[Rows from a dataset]
══════

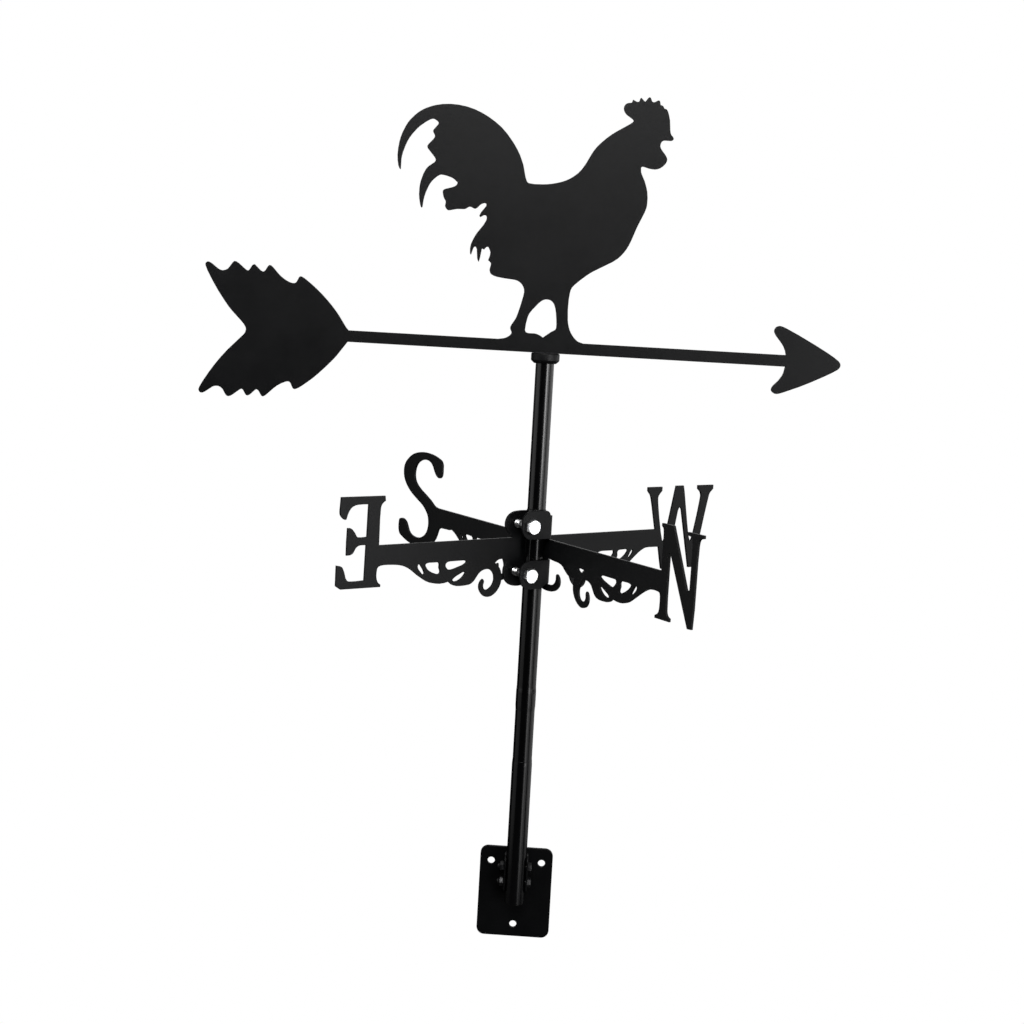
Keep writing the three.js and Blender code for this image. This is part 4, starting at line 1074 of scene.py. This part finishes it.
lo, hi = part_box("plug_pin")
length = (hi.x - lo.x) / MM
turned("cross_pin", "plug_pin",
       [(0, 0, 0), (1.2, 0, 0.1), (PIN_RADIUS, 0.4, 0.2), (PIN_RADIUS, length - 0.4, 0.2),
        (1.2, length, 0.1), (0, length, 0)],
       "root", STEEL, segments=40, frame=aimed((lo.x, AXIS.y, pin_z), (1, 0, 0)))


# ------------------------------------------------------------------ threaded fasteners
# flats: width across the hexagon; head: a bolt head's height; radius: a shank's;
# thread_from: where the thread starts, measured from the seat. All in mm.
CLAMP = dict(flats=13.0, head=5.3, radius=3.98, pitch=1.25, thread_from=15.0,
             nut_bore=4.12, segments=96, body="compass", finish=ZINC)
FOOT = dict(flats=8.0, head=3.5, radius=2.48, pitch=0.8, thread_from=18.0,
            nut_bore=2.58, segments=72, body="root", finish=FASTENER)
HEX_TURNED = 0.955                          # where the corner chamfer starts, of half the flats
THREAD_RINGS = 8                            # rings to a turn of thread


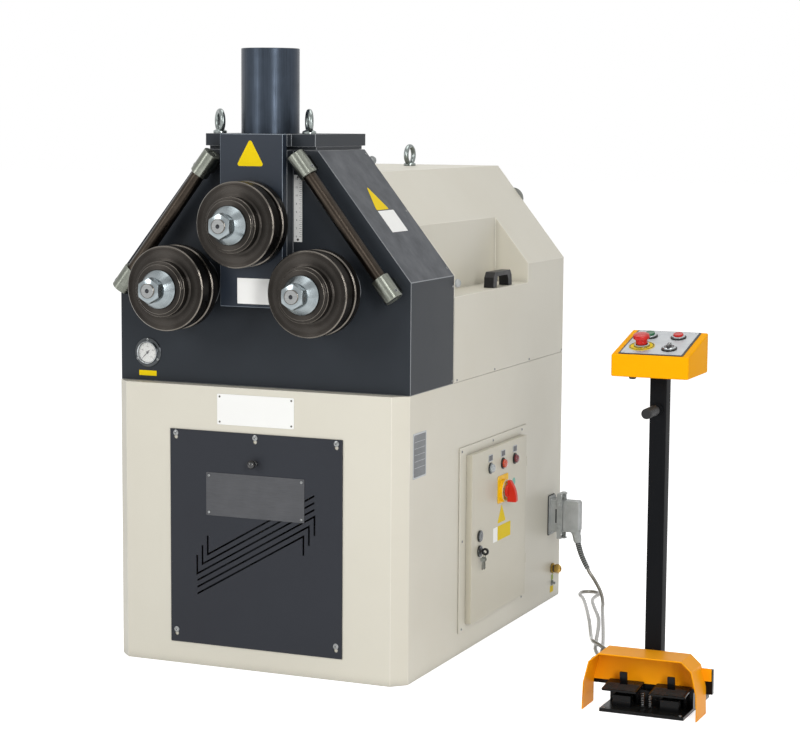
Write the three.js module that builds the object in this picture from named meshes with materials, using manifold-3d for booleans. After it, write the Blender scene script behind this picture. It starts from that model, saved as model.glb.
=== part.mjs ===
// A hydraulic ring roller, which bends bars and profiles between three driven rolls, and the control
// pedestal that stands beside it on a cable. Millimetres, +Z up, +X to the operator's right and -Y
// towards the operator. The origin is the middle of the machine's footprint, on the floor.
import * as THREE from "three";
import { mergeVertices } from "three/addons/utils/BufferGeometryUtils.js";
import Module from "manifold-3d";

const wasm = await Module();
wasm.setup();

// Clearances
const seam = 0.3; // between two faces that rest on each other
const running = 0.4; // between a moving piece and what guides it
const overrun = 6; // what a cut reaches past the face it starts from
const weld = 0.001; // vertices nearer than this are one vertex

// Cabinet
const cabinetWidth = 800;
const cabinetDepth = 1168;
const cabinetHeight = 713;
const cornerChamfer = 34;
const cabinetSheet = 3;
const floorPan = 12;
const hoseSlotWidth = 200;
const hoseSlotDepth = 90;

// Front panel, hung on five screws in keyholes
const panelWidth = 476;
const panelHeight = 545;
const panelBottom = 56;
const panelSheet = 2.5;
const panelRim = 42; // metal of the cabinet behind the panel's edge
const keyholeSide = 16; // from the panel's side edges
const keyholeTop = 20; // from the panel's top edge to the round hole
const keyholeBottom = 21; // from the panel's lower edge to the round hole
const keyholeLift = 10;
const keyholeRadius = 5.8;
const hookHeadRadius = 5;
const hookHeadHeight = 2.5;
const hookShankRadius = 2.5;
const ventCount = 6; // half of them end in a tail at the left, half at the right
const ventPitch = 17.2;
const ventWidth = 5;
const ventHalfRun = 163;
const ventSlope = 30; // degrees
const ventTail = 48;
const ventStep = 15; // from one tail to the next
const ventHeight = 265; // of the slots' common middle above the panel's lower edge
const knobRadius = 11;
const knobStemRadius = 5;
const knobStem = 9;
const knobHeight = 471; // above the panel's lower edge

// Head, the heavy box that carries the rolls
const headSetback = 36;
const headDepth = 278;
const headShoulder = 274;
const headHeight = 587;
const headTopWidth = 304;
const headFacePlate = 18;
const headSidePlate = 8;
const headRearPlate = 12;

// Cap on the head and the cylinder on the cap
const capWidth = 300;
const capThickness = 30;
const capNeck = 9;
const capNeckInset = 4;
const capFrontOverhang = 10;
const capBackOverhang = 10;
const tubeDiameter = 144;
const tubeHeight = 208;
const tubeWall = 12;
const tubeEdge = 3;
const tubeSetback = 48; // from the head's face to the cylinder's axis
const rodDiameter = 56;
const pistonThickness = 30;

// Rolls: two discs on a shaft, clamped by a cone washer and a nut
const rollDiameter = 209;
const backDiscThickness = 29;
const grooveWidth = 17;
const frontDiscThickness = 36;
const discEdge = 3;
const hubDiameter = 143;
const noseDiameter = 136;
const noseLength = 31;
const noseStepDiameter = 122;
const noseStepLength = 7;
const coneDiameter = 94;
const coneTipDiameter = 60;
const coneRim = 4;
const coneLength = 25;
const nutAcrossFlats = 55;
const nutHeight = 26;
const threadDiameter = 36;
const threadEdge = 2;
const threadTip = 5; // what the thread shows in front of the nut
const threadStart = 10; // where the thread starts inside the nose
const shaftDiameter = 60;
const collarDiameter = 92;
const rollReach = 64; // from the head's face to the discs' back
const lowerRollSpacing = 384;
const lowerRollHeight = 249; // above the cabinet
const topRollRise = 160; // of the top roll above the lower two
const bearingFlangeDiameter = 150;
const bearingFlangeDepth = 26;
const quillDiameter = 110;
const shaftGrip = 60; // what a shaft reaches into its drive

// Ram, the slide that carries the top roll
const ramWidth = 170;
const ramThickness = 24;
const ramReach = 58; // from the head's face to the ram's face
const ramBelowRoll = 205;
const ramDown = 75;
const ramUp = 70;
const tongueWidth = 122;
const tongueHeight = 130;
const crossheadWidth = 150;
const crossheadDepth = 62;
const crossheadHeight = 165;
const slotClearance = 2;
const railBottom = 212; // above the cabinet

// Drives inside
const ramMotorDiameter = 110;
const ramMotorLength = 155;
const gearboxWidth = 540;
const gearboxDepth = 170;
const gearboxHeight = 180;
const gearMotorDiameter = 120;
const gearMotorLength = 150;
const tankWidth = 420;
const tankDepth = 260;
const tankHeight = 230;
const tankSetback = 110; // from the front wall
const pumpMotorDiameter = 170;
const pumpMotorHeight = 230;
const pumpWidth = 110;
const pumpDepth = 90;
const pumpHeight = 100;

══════

In the listing above, reproduce the first line and each one after it through the line that contains "pin_z), (1, 0, 0)))".

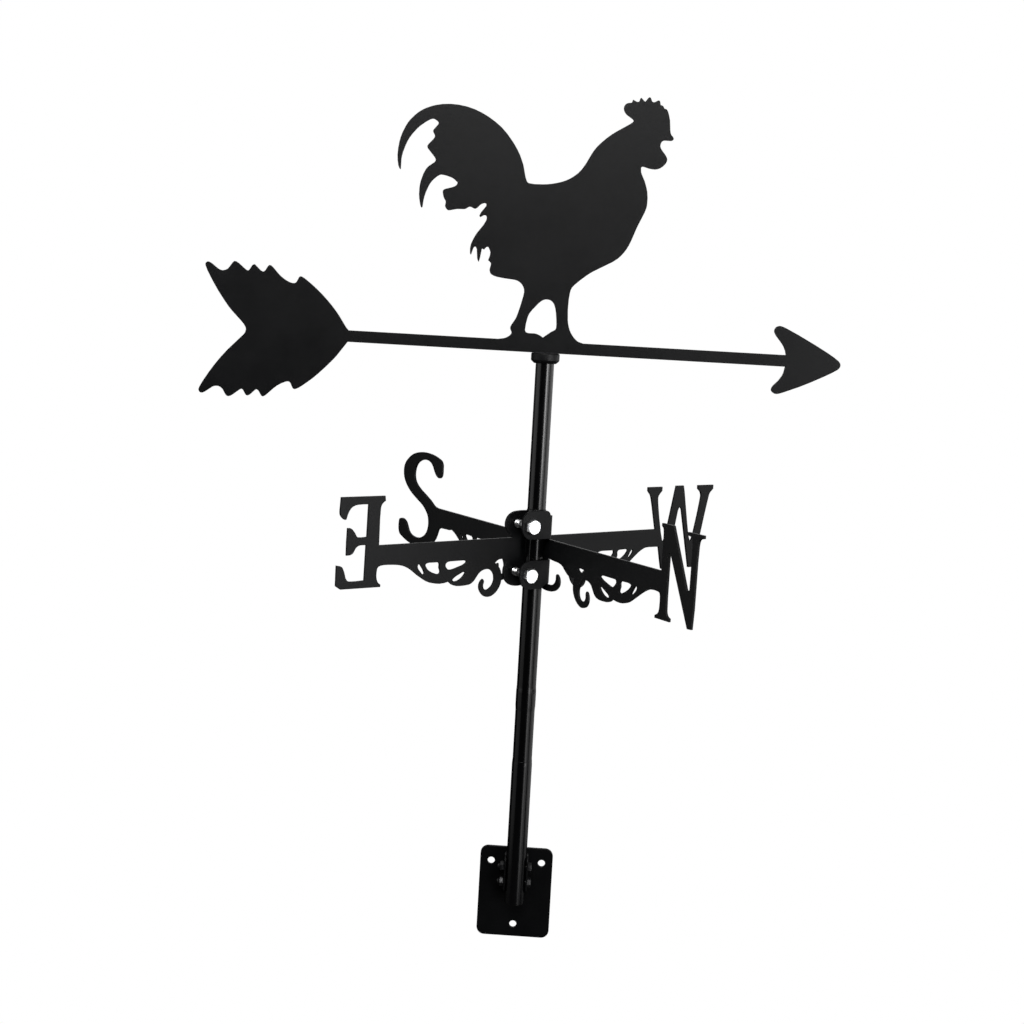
Keep writing the three.js and Blender code for this image. This is part 4, starting at line 1074 of scene.py. This part finishes it.
lo, hi = part_box("plug_pin")
length = (hi.x - lo.x) / MM
turned("cross_pin", "plug_pin",
       [(0, 0, 0), (1.2, 0, 0.1), (PIN_RADIUS, 0.4, 0.2), (PIN_RADIUS, length - 0.4, 0.2),
        (1.2, length, 0.1), (0, length, 0)],
       "root", STEEL, segments=40, frame=aimed((lo.x, AXIS.y, pin_z), (1, 0, 0)))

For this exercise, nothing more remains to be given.